I finally took off my headphones in time to hear Bono’s closing address about how Africa needs to be saved. I can’t help but feel that North Carolina is now less impoverished because Bono graced our state with his presence. Long live Bono!!

All in all, I’d have to say that this was the most amazing show I have ever been to or will ever go to. Even though I didn’t actually get to hear any of the songs, I know they had to be really awesome. Plus, I got some freakin’ sweet noise canceling headphones. I can’t wait to see You Too again!

Irony 101

Thursday, December 8th, 2005

Remember last year when they found that asteroid that they thought might hit Earth in 2029? Well, it’s back, except this time it’s 2036.

The irony here is that the asteroid is named Apophis. Apophis is the Greek name for the Egyptian demon Apep, who was the deification of darkness and chaos. Darkness and chaos is exactly what will overtake the planet if Apophis does decide to hit Earth in 2036.

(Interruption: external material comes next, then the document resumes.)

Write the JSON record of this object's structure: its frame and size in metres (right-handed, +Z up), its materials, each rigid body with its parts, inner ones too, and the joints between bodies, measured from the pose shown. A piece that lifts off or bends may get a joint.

It’ll be interesting to see how this plays out though, given that it’s only 31 years from now and that’s basically the near future. They say we’ll have to have a decision about it by 2013. So if it’s a real threat and we have to take some kind of action to save the human race, it’ll certainly be an event without precedent.

But I’m sure that when the time comes, we can just put in a call to Bruce Willis and have him go save the world for us again. So we need not worry.

Scott Stapp is a tool

Friday, December 2nd, 2005

Scott Stapp apparently decided he wanted a good old fashioned Thanksgiving brawl with 311. He reportedly went up to the 311 guys and said, “311, I am ready to fight.” Here’s how I imagine the verbal exchange went:

Stapp: “You suck!”

311: “No we don’t. We come with the funky style that gets us known for the show.”

Stapp: “Are you ready? Are you ready for whats to come…Oh I said Are you ready?”

311: “Misdirected hostility, that’s what you got see.”

Stapp: “What’s this life for?”

311: “The fits come easily. So don’t you tread on me, cause I will knock you down.”

Stapp: “Come on, let’s go there.”

311: “Your rhymes have been outmoded!”

This is where I’m guessing the heretofore mentioned brawl ensued.